Compositional genome maps of the coronavirus SARS-CoV-2

Nucleotide sequences are formed by patches or domains of different base composition. In simple, homegeneous sequences, domains can be identified by eye; however, most nucleotide sequences show a complex compositional heterogeneity. We used a computationally efficient segmentation method to analyse such non-stationary sequence structures, based on the Jensen–Shannon entropic divergence (Bernaola-Galván et al., 2012; Oliver et al., 1999).

We divided a given a nucleotide sequence into compositionally homogeneous, non-overlapping domains by using a heuristic, iterative segmentation algorithm (Bernaola-Galván et al., 2008, 1996; Oliver et al., 2004, 1999). In brief, a sliding cursor is moved along the sequence and the position that optimizes an appropriate measure of compositional divergence between left and right parts is selected. We choose the Jensen-Shannon divergence measure (equations (1) and (2) in (Bernaola-Galván et al., 1996)) as the divergence measure, as it can be directly applied to symbolic nucleotide sequences. If the divergence is statistically significant (at a given significance level, s), the sequence is split into two segments. Note that the resulting segments are more homogeneous than the original sequence. The two resulting segments are then independently subjected to a new round of segmentation. The process continues iteratively over the resulting segments while sufficient significance continues appearing. It is worth mentioning that the segmentation algorithm we used, and hence the complexity values derived from it, are invariable to sequence orientation, as Shannon entropy is invariant under symbol interchange. The final result is the segmentation of the original sequence into a series of contiguous segments compositionally homogeneous at the chosen significance level.

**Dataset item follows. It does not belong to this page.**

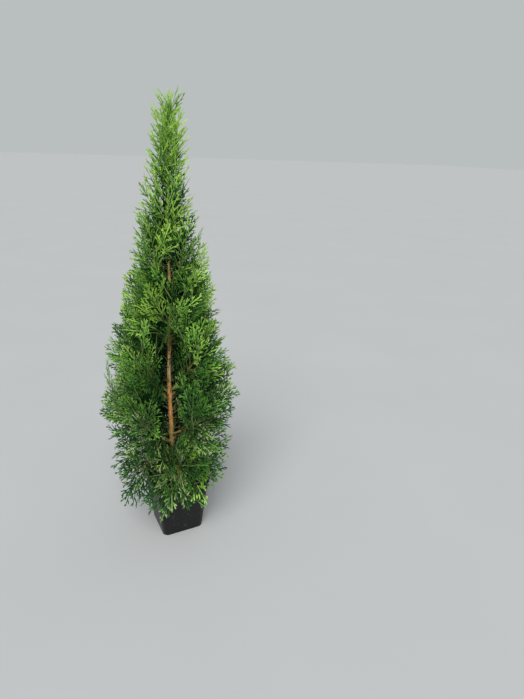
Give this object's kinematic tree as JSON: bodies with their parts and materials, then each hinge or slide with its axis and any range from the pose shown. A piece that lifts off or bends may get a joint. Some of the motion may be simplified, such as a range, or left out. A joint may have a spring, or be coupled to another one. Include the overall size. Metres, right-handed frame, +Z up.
{
  "type": "potted thuja",
  "caption": "Young evergreen thuja with a slim pointed outline of flat fern-like sprays, in a square tapered nursery pot.",
  "frame": {"origin": "middle of the pot's flat underside, which is also the point the plant stands on", "axes": "+Z up along the plant from the pot's underside to its leading shoot; X and Y run along the pot's square sides"},
  "size_m": [0.2033, 0.2013, 0.6632],
  "materials": {
    "pot": "satin",
    "compost": "matte",
    "bark": "matte",
    "bough_bark": "matte",
    "foliage": "satin"
  },
  "bodies": {
    "root": {"pot": "pot", "compost": "compost", "trunk": "bark", "bough_skirt_1": "bough_bark", "foliage_skirt_1": "foliage", "bough_skirt_2": "bough_bark", "foliage_skirt_2": "foliage", "bough_skirt_3": "bough_bark", "foliage_skirt_3": "foliage", "bough_skirt_4": "bough_bark", "foliage_skirt_4": "foliage", "bough_skirt_5": "bough_bark", "foliage_skirt_5": "foliage", "bough_lower_1": "bough_bark", "foliage_lower_1": "foliage", "bough_lower_2": "bough_bark", "foliage_lower_2": "foliage", "bough_lower_3": "bough_bark", "foliage_lower_3": "foliage", "bough_lower_4": "bough_bark", "foliage_lower_4": "foliage", "bough_lower_5": "bough_bark", "foliage_lower_5": "foliage", "bough_lower_6": "bough_bark", "foliage_lower_6": "foliage", "bough_middle_1": "bough_bark", "foliage_middle_1": "foliage", "bough_middle_2": "bough_bark", "foliage_middle_2": "foliage", "bough_middle_3": "bough_bark", "foliage_middle_3": "foliage", "bough_middle_4": "bough_bark", "foliage_middle_4": "foliage", "bough_middle_5": "bough_bark", "foliage_middle_5": "foliage", "bough_upper_1": "bough_bark", "foliage_upper_1": "foliage", "bough_upper_2": "bough_bark", "foliage_upper_2": "foliage", "bough_upper_3": "bough_bark", "foliage_upper_3": "foliage", "bough_upper_4": "bough_bark", "foliage_upper_4": "foliage", "bough_upper_5": "bough_bark", "foliage_upper_5": "foliage", "foliage_high_1": "foliage", "foliage_high_2": "foliage", "foliage_high_3": "foliage", "foliage_high_4": "foliage", "foliage_crest_1": "foliage", "foliage_crest_2": "foliage", "foliage_crest_3": "foliage", "foliage_spire_1": "foliage", "foliage_spire_2": "foliage", "foliage_spire_3": "foliage", "foliage_leader": "foliage"}
  },
  "joints": []
}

The coronavirus RNA sequence can be segmented as is (i.e. a string of four symbols), or as a binary sequence using some of the alphabets (mapping rules) shown in the Table 1 of (Bernaola-Galván et al., 1999). In particular, we used the four nucleotides A, U, C, G for the SCC measure, AU/CG for SCC_SW, AG/CU for SCC_RY and AC/UG for SCC_KM, which provide a complete complexity landscape along the nucleotide sequence. The compositional maps for 3209 coronavirus genomes are shown at UCSC Genome Browser by means of a track hub.

Graphical representation of the compositional segmentation of the coronavirus reference genome (NC_045512.2) at UCSC genome browser. The compositional domains obtained for the four nucleotides A, U, C, G (SCC), AU/CG (SCC_SW), AG/CU (SCC_RY) and AC/UG (SCC_KM) are shown. The GC percent in 5-base windows and the NCBI genes are also shown.

References

Bernaola-Galván P, Oliver JL, Hackenberg M, Coronado a. V., Ivanov PC, Carpena P. 2012. Segmentation of time series with long-range fractal correlations. Eur Phys J B 85:211. doi:10.1140/epjb/e2012-20969-5
Bernaola-Galván P, Oliver JL, Román-Roldán R. 1999. Decomposition of DNA sequence complexity. Phys Rev Lett 83:3336–3339.
Oliver JL, Román-Roldán R, Pérez J, Bernaola-Galván P. 1999. SEGMENT: identifying compositional domains in DNA sequences. Bioinformatics 15:974–9.
Román-Roldán R, Bernaola-Galván P, Oliver JL. 1998. Sequence compositional complexity of DNA through an entropic segmentation method. Phys Rev Lett 80:1344–1347.